* start DATASET ENTRIES *

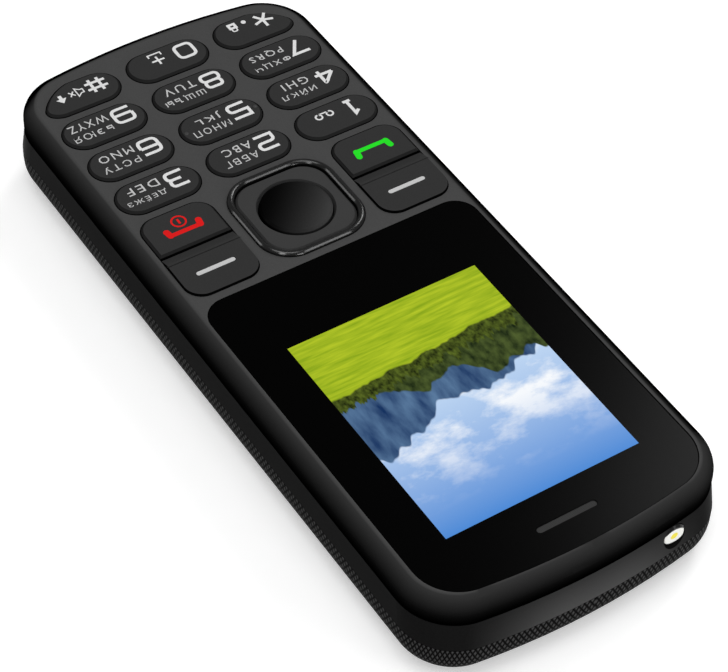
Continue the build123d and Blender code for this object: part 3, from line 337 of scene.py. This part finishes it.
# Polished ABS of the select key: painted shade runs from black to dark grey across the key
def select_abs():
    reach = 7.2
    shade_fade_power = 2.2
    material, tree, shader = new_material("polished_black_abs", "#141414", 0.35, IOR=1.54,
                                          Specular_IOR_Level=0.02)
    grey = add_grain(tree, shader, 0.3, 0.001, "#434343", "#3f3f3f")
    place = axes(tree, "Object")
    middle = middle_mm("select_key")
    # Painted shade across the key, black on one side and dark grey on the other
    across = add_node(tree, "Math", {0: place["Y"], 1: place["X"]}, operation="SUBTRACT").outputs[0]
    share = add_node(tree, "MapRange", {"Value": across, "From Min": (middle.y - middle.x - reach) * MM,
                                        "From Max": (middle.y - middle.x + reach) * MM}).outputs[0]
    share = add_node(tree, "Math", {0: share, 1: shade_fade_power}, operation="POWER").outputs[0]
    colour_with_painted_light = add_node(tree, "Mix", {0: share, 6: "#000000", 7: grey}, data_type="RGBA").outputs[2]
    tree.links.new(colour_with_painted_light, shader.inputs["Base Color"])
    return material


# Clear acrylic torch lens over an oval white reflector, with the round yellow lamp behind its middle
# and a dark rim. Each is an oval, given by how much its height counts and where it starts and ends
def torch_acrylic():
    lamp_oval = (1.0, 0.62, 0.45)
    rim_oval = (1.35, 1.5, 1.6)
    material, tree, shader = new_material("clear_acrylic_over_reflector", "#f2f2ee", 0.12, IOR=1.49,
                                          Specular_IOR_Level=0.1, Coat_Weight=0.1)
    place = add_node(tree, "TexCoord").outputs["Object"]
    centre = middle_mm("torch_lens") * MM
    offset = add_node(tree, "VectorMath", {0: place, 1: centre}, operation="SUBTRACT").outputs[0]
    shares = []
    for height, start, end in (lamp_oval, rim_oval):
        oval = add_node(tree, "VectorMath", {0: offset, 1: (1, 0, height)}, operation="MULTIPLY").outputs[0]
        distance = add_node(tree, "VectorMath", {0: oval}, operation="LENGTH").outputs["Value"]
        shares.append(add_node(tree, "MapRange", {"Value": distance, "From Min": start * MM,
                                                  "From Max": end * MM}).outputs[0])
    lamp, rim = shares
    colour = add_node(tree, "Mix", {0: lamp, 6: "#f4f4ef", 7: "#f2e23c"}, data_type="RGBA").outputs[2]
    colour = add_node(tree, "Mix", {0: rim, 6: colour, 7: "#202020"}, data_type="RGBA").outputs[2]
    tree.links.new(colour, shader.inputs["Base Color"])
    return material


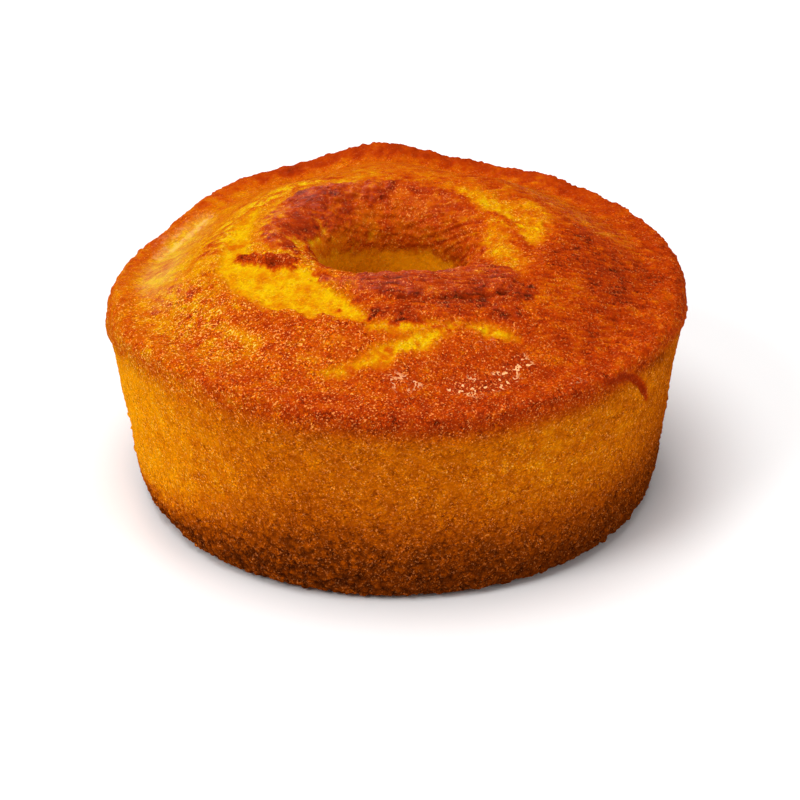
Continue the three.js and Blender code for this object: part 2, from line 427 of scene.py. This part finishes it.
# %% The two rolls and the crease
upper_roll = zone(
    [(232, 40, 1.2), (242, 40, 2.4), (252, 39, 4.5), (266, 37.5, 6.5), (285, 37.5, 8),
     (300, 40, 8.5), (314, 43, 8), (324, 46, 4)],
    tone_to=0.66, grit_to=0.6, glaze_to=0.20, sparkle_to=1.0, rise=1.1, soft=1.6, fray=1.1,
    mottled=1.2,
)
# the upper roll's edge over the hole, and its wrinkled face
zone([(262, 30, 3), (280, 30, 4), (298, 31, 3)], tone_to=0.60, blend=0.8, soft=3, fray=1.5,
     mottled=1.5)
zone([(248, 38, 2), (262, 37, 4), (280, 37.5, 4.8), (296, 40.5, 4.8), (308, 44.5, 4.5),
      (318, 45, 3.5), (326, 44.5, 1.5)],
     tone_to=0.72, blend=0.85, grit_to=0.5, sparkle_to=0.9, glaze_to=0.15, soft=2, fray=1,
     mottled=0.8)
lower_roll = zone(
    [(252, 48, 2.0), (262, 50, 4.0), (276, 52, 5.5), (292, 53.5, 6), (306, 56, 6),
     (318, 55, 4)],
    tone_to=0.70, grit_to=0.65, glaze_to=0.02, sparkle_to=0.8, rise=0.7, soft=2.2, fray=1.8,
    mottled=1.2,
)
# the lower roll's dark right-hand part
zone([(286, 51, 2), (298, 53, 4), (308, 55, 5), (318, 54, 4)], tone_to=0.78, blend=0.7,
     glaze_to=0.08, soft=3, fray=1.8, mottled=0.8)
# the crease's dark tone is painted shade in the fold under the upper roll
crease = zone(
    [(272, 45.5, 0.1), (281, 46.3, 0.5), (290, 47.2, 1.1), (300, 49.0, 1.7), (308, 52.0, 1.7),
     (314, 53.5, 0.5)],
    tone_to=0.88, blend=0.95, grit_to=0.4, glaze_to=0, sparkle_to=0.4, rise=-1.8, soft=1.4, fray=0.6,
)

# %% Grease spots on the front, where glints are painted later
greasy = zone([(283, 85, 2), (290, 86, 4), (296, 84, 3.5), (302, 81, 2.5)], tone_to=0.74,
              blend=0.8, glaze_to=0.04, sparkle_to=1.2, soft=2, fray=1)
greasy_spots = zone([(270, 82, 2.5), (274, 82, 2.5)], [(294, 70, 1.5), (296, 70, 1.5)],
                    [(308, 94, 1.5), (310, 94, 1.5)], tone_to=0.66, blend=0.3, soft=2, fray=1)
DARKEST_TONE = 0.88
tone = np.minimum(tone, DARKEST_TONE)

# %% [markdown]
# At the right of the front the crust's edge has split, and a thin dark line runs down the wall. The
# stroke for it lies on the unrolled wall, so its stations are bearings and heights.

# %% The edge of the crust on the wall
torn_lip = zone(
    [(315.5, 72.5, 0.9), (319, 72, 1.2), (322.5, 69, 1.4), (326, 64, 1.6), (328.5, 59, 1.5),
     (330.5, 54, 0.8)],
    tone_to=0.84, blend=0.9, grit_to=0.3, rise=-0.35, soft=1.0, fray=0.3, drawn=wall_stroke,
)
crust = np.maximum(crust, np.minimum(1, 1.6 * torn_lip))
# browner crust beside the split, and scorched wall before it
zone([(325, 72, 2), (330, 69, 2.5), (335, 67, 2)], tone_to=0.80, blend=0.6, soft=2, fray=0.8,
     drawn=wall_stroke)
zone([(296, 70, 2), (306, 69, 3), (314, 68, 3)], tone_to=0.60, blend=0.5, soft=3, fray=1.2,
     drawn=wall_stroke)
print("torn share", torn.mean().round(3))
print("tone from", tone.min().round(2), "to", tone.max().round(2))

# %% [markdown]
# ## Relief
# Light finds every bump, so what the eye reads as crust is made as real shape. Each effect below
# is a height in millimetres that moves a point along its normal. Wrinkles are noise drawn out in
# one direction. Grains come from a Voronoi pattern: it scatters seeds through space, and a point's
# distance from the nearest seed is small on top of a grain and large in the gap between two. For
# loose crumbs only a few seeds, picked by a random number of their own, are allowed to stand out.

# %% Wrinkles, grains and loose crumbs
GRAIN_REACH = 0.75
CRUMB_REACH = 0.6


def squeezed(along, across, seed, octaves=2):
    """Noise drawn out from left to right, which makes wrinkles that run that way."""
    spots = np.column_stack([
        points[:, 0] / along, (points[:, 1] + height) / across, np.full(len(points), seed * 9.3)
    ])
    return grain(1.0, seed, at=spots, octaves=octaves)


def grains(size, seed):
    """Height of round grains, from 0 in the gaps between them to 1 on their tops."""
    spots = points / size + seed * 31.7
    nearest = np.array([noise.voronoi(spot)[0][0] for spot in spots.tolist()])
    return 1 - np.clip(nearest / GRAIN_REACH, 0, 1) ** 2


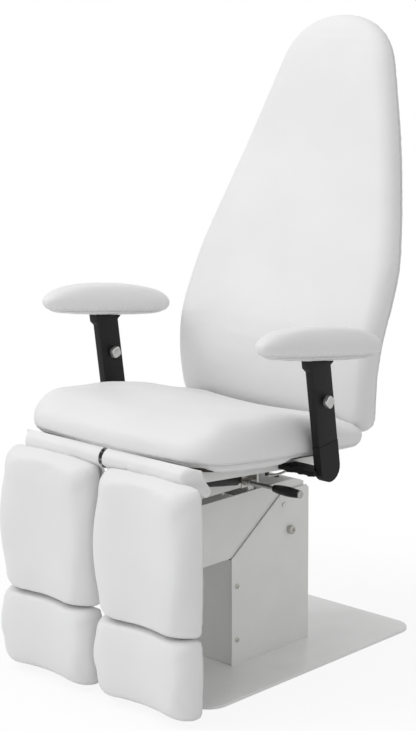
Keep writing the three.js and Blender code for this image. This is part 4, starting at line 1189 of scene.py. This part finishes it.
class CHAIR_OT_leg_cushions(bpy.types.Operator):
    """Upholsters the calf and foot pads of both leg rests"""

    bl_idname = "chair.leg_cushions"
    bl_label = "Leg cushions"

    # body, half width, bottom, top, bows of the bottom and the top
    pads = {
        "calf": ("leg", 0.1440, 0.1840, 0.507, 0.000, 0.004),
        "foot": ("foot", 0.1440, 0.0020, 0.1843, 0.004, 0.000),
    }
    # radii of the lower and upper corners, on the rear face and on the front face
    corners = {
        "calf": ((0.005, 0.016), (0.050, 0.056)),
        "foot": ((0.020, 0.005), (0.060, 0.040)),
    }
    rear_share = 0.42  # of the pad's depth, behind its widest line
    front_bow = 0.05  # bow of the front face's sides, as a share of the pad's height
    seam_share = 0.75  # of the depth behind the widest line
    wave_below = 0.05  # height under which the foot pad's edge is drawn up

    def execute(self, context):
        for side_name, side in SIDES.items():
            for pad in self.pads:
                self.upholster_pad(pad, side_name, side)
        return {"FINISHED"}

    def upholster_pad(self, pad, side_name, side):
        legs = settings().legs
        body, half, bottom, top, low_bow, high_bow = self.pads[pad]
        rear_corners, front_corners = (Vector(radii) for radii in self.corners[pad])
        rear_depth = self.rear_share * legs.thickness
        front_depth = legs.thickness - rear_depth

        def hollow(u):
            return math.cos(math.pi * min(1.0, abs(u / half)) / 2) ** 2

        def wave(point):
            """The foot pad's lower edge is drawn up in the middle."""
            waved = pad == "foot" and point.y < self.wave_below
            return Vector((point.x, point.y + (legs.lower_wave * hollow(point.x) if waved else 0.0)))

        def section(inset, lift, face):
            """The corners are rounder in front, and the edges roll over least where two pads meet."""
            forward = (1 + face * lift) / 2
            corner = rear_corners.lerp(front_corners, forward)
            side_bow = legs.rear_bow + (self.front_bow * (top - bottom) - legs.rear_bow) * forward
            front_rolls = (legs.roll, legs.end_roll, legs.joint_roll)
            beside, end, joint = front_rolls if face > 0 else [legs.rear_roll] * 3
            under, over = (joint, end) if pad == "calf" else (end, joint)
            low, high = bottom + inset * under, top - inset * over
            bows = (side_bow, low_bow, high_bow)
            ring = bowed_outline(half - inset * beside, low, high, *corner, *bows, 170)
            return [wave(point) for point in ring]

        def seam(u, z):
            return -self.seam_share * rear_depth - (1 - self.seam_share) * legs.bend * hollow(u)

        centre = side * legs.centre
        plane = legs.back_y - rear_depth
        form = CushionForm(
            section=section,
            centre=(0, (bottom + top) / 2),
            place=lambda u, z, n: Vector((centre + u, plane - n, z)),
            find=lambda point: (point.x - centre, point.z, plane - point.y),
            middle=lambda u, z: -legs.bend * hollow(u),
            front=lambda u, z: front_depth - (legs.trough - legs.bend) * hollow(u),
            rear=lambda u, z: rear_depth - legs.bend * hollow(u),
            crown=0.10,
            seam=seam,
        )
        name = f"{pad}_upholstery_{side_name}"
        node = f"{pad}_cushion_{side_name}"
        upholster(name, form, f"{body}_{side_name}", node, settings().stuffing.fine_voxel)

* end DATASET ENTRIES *

» **PROBLEM DESCRIPTION**: Copy out exactly the lines from the one with "Continue the three.js" through the one with "# stroke for", counting both ends, and no other lines.

» **PROBLEM SOLUTION**:
Continue the three.js and Blender code for this object: part 2, from line 427 of scene.py. This part finishes it.
# %% The two rolls and the crease
upper_roll = zone(
    [(232, 40, 1.2), (242, 40, 2.4), (252, 39, 4.5), (266, 37.5, 6.5), (285, 37.5, 8),
     (300, 40, 8.5), (314, 43, 8), (324, 46, 4)],
    tone_to=0.66, grit_to=0.6, glaze_to=0.20, sparkle_to=1.0, rise=1.1, soft=1.6, fray=1.1,
    mottled=1.2,
)
# the upper roll's edge over the hole, and its wrinkled face
zone([(262, 30, 3), (280, 30, 4), (298, 31, 3)], tone_to=0.60, blend=0.8, soft=3, fray=1.5,
     mottled=1.5)
zone([(248, 38, 2), (262, 37, 4), (280, 37.5, 4.8), (296, 40.5, 4.8), (308, 44.5, 4.5),
      (318, 45, 3.5), (326, 44.5, 1.5)],
     tone_to=0.72, blend=0.85, grit_to=0.5, sparkle_to=0.9, glaze_to=0.15, soft=2, fray=1,
     mottled=0.8)
lower_roll = zone(
    [(252, 48, 2.0), (262, 50, 4.0), (276, 52, 5.5), (292, 53.5, 6), (306, 56, 6),
     (318, 55, 4)],
    tone_to=0.70, grit_to=0.65, glaze_to=0.02, sparkle_to=0.8, rise=0.7, soft=2.2, fray=1.8,
    mottled=1.2,
)
# the lower roll's dark right-hand part
zone([(286, 51, 2), (298, 53, 4), (308, 55, 5), (318, 54, 4)], tone_to=0.78, blend=0.7,
     glaze_to=0.08, soft=3, fray=1.8, mottled=0.8)
# the crease's dark tone is painted shade in the fold under the upper roll
crease = zone(
    [(272, 45.5, 0.1), (281, 46.3, 0.5), (290, 47.2, 1.1), (300, 49.0, 1.7), (308, 52.0, 1.7),
     (314, 53.5, 0.5)],
    tone_to=0.88, blend=0.95, grit_to=0.4, glaze_to=0, sparkle_to=0.4, rise=-1.8, soft=1.4, fray=0.6,
)

# %% Grease spots on the front, where glints are painted later
greasy = zone([(283, 85, 2), (290, 86, 4), (296, 84, 3.5), (302, 81, 2.5)], tone_to=0.74,
              blend=0.8, glaze_to=0.04, sparkle_to=1.2, soft=2, fray=1)
greasy_spots = zone([(270, 82, 2.5), (274, 82, 2.5)], [(294, 70, 1.5), (296, 70, 1.5)],
                    [(308, 94, 1.5), (310, 94, 1.5)], tone_to=0.66, blend=0.3, soft=2, fray=1)
DARKEST_TONE = 0.88
tone = np.minimum(tone, DARKEST_TONE)

# %% [markdown]
# At the right of the front the crust's edge has split, and a thin dark line runs down the wall. The
# stroke for it lies on the unrolled wall, so its stations are bearings and heights.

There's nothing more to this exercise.